REQUIREMENT -
Your answer should consist only of the lines below from the one with "Model this object" through the one with "DECK_ROUND = 0.12", copied exactly.

MATERIAL SUPPLIED -
▼

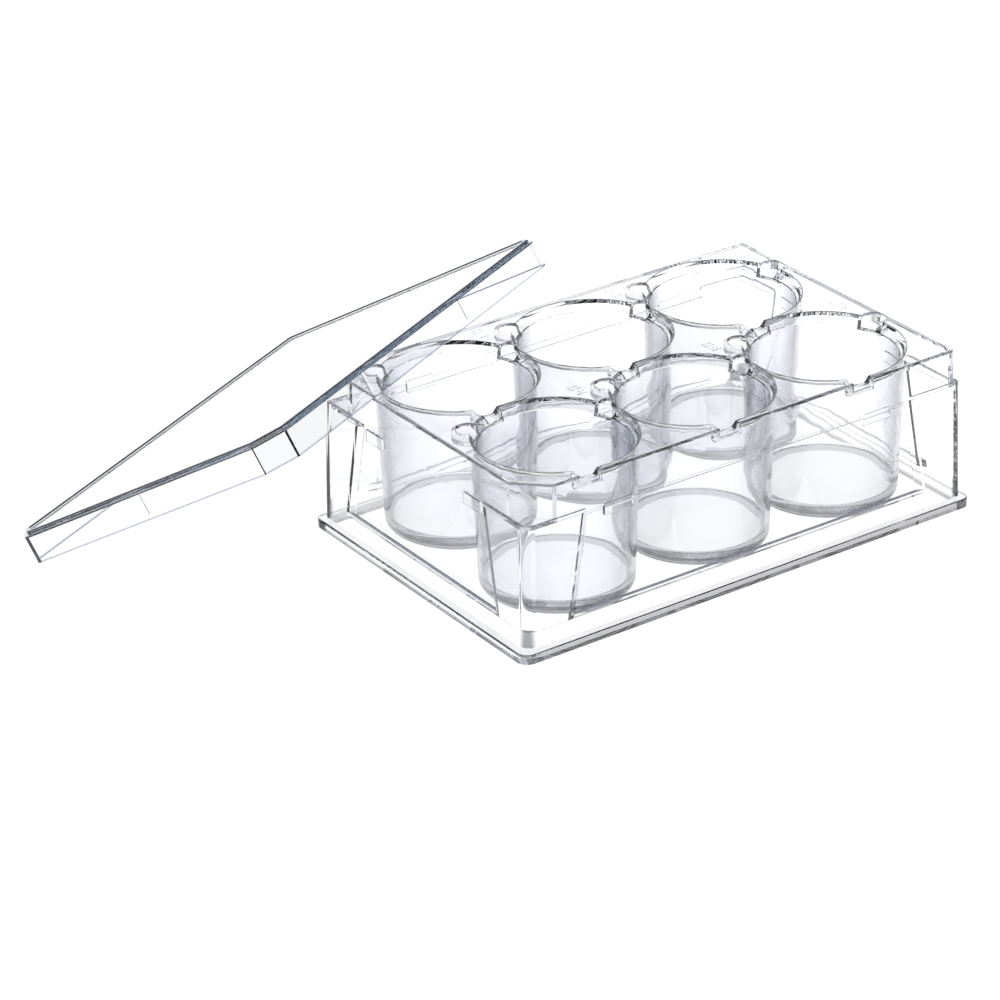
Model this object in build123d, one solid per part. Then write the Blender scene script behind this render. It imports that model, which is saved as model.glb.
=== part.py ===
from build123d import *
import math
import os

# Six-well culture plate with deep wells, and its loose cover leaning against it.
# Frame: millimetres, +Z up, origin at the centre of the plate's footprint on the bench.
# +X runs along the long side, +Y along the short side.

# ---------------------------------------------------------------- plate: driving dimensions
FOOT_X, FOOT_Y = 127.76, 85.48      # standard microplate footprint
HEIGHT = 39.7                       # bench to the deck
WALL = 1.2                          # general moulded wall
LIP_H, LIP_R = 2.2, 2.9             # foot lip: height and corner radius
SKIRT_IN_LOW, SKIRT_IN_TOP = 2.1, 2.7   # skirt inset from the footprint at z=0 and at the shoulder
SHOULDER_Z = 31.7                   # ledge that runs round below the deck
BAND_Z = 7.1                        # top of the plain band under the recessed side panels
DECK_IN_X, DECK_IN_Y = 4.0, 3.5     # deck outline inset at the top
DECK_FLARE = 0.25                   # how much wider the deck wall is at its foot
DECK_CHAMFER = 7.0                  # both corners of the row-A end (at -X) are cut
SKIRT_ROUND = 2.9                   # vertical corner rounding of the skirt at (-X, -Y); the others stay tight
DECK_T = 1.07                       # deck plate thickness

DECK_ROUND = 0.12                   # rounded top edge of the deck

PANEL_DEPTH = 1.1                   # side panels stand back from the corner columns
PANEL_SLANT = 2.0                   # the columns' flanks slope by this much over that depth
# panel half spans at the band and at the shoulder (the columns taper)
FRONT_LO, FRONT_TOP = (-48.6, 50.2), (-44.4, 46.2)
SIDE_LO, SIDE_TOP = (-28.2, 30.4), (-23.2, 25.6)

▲
▼

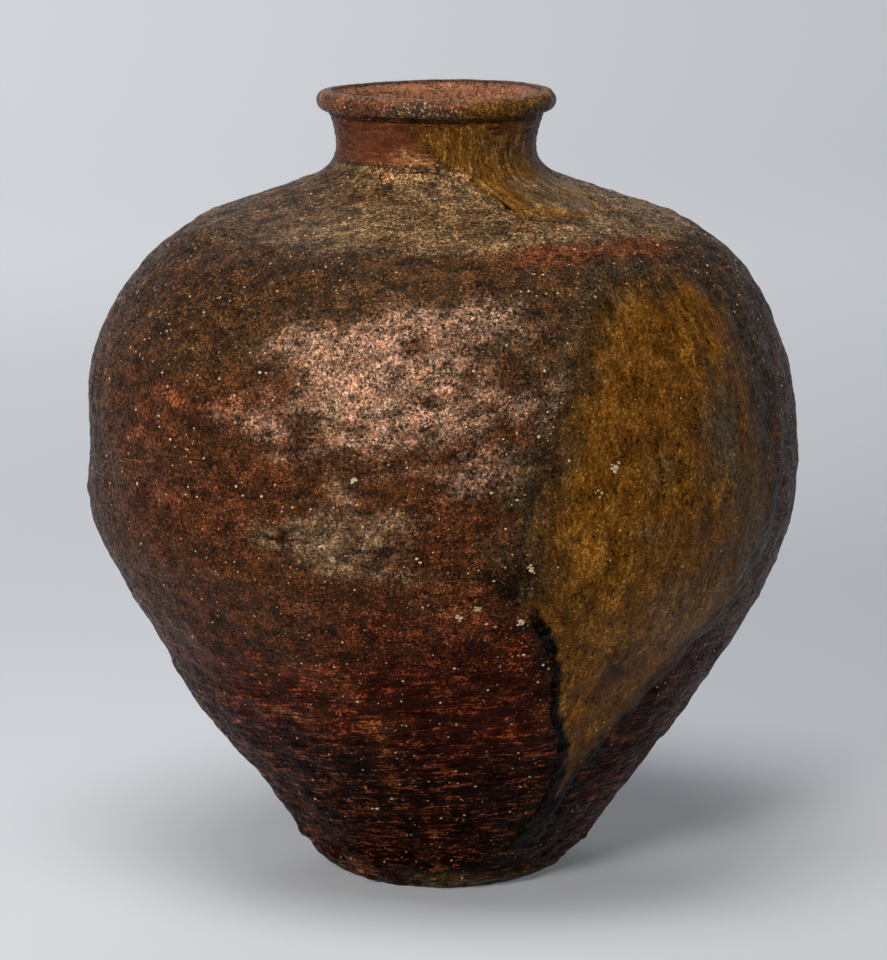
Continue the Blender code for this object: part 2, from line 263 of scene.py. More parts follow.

▲

SOLUTION BELOW -
Model this object in build123d, one solid per part. Then write the Blender scene script behind this render. It imports that model, which is saved as model.glb.
=== part.py ===
from build123d import *
import math
import os

# Six-well culture plate with deep wells, and its loose cover leaning against it.
# Frame: millimetres, +Z up, origin at the centre of the plate's footprint on the bench.
# +X runs along the long side, +Y along the short side.

# ---------------------------------------------------------------- plate: driving dimensions
FOOT_X, FOOT_Y = 127.76, 85.48      # standard microplate footprint
HEIGHT = 39.7                       # bench to the deck
WALL = 1.2                          # general moulded wall
LIP_H, LIP_R = 2.2, 2.9             # foot lip: height and corner radius
SKIRT_IN_LOW, SKIRT_IN_TOP = 2.1, 2.7   # skirt inset from the footprint at z=0 and at the shoulder
SHOULDER_Z = 31.7                   # ledge that runs round below the deck
BAND_Z = 7.1                        # top of the plain band under the recessed side panels
DECK_IN_X, DECK_IN_Y = 4.0, 3.5     # deck outline inset at the top
DECK_FLARE = 0.25                   # how much wider the deck wall is at its foot
DECK_CHAMFER = 7.0                  # both corners of the row-A end (at -X) are cut
SKIRT_ROUND = 2.9                   # vertical corner rounding of the skirt at (-X, -Y); the others stay tight
DECK_T = 1.07                       # deck plate thickness

DECK_ROUND = 0.12                   # rounded top edge of the deck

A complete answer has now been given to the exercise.